Placement of fixed anchors on any previously existing climb recorded in the climbing
inventory.
Placement of fixed anchors for the sole purpose of canyoneering or sport rappelling
descent.


A two week agency review will be required for permit 1. Applications for permit 1 may be made
on any day the federal government is open for business. A 30 day agency and public review will
be required for permit 2. Applications will be accepted on the 10th of every month (or the next
following day the federal government is open for business). Only one permit application may be
made per person. Five permit applications will be drawn at random for evaluation. Public
endorsement or opposition will be considered in determining if the proposal meets the objectives
and guidelines for new route development. Permit applications that provide a diversity of
aesthetic and enjoyable routes, are dispersed so that wilderness solitude is maintained, increase
the variety of difficulty and applied technique, and comply with all other guidelines may be
approved. The permit request may be denied if a majority of public opposition to the route is
expressed. If the permit request would exceed the guidelines for bolt density within the area, it
will be denied. If the permit request includes a decent route that would cross sensitive resources
or have the potential to cause undue soil erosion, the climbing route would be denied if an
alternate decent route is not possible. The following considerations will be used in determining
the appropriateness of a climb under permit 2:

A route on a significant independent rock feature as compared to addition of a route to a
rock feature or wall with existing routes.
Routes that follow an obvious feature or a direct line on the path of least resistance on a
wall would be favored compared to indirect routes or routes that end in the middle of a
face.
Longer routes would be favored over short routes.
Routes that are farther away from other existing routes would be favored as compared to
routes close to others.
A difficult climb in an area with many easier climbs, or visa versa, would be favored.

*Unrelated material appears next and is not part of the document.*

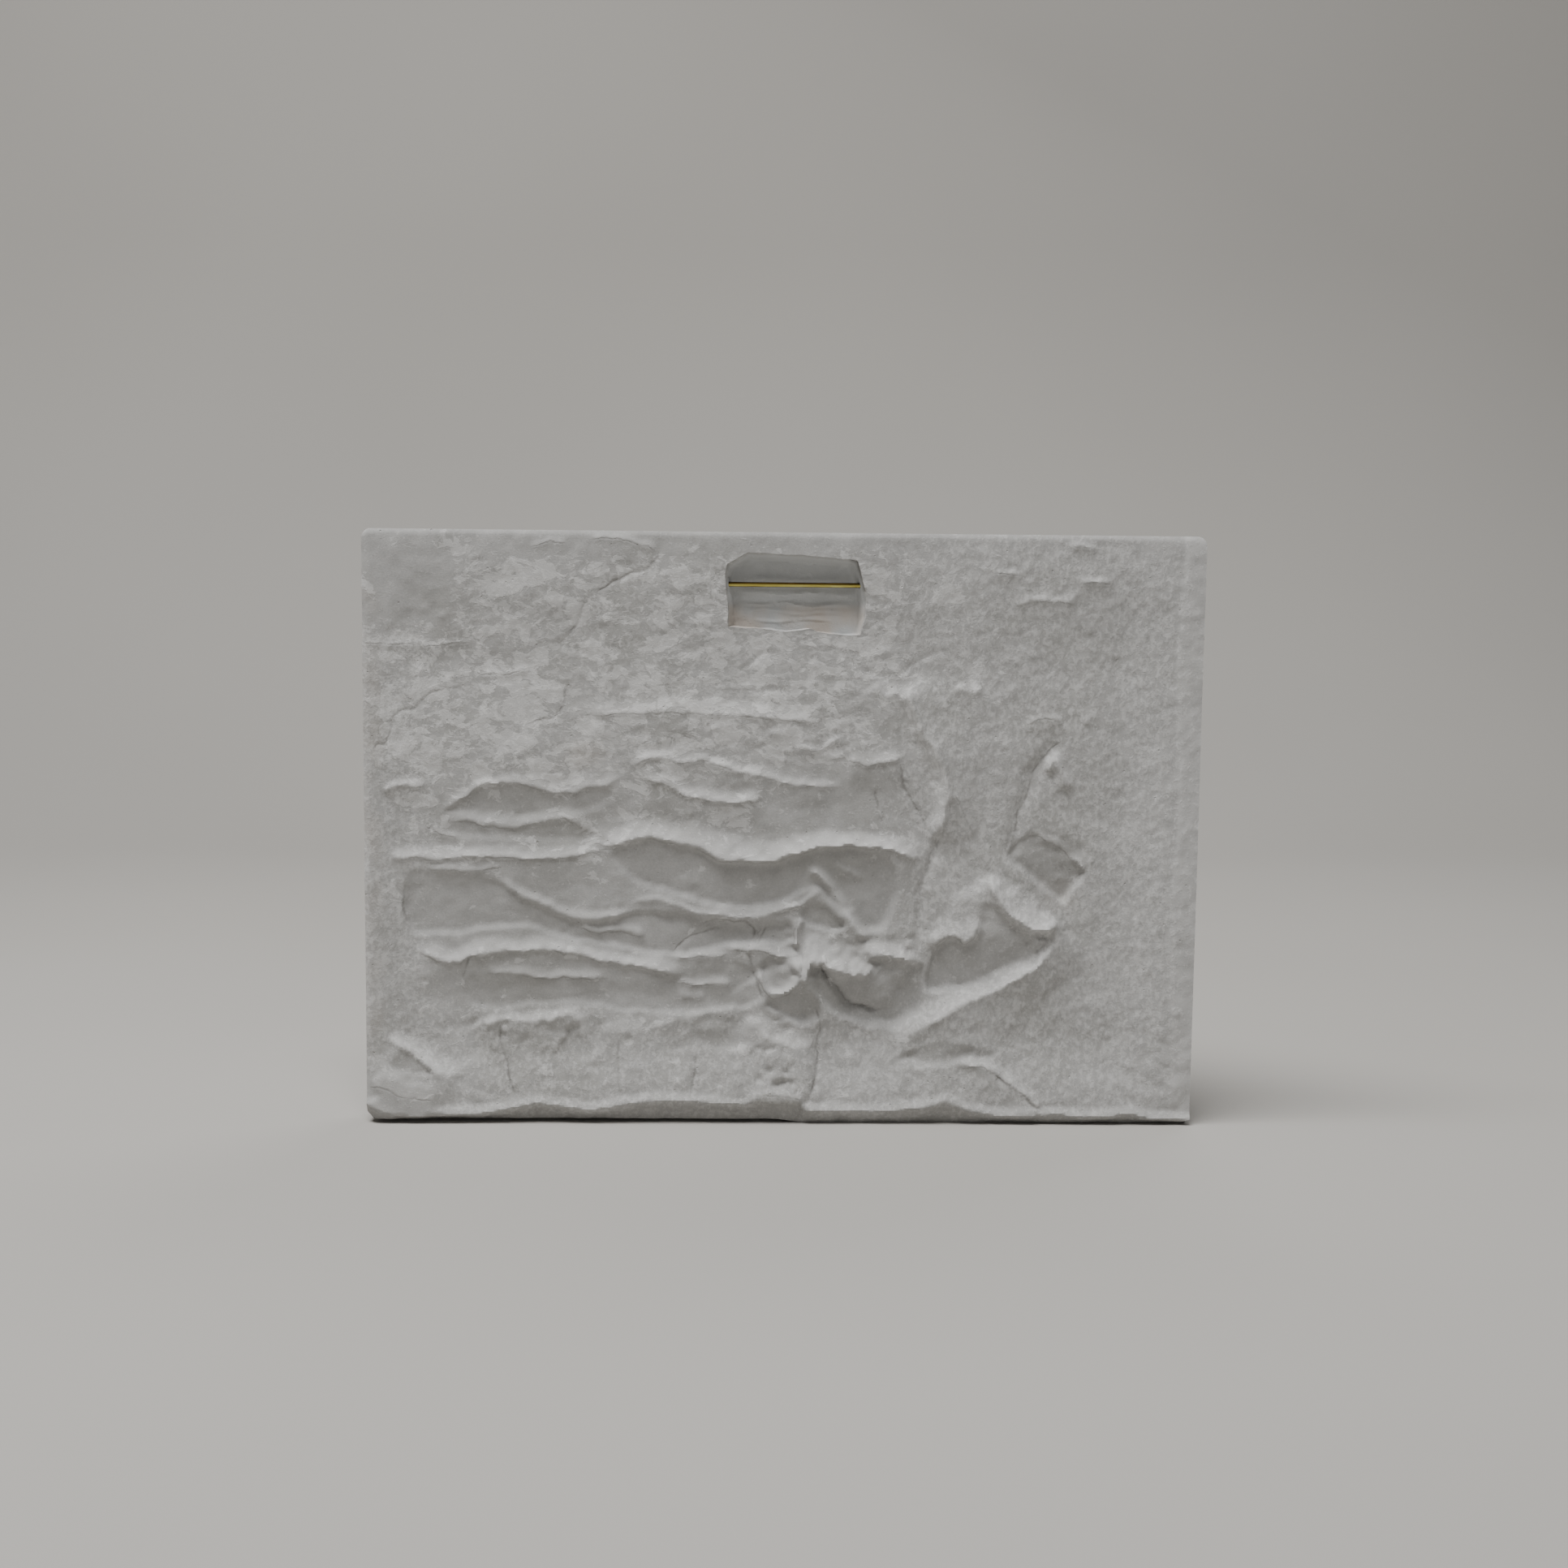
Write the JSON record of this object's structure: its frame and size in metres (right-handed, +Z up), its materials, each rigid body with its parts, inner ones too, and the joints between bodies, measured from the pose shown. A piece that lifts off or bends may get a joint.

The following rules apply for all new fixed anchor placements or replacements:
1) If placing traditional gear is possible (for example, cracks are present which would
accept chocks, cams, etc) no new fixed anchors will be permitted.
2) To assure fixed anchors are durable and do not require replacement for the longest
period of time possible (replacement which would cause impacts to the rock surface), all
new fixed anchors must be stainless steel, minimum 3/8 diameter and minimum 3
deep.
3) All bolt hangers and chains permitted within the first 100 feet from the base of the cliff
system must be painted a color that blends with the rock surface.
4) No fixed anchors will be permitted on cliffs identified by the agency as being occupied
by sensitive species if climbing is determined to be detrimental to the species.
5) No fixed anchors will be permitted within 50 feet of rock art.
6) Permitee must provide a route diagram and route description to the agency within 30
days after the fixed anchors have been installed.
7) A descent route must be specified for all new routes.
Recommendations:
1) Paint bolt hangers and chains above 100 feet.
2) Where possible, existing climbing bolts within 100 feet from the base of the cliff
system should be painted with a color similar to the surrounding rock.
3) Webbing, rope, or other nylon materials should not be left except in emergencies or
under unexpected circumstances requiring timely action to remain safe.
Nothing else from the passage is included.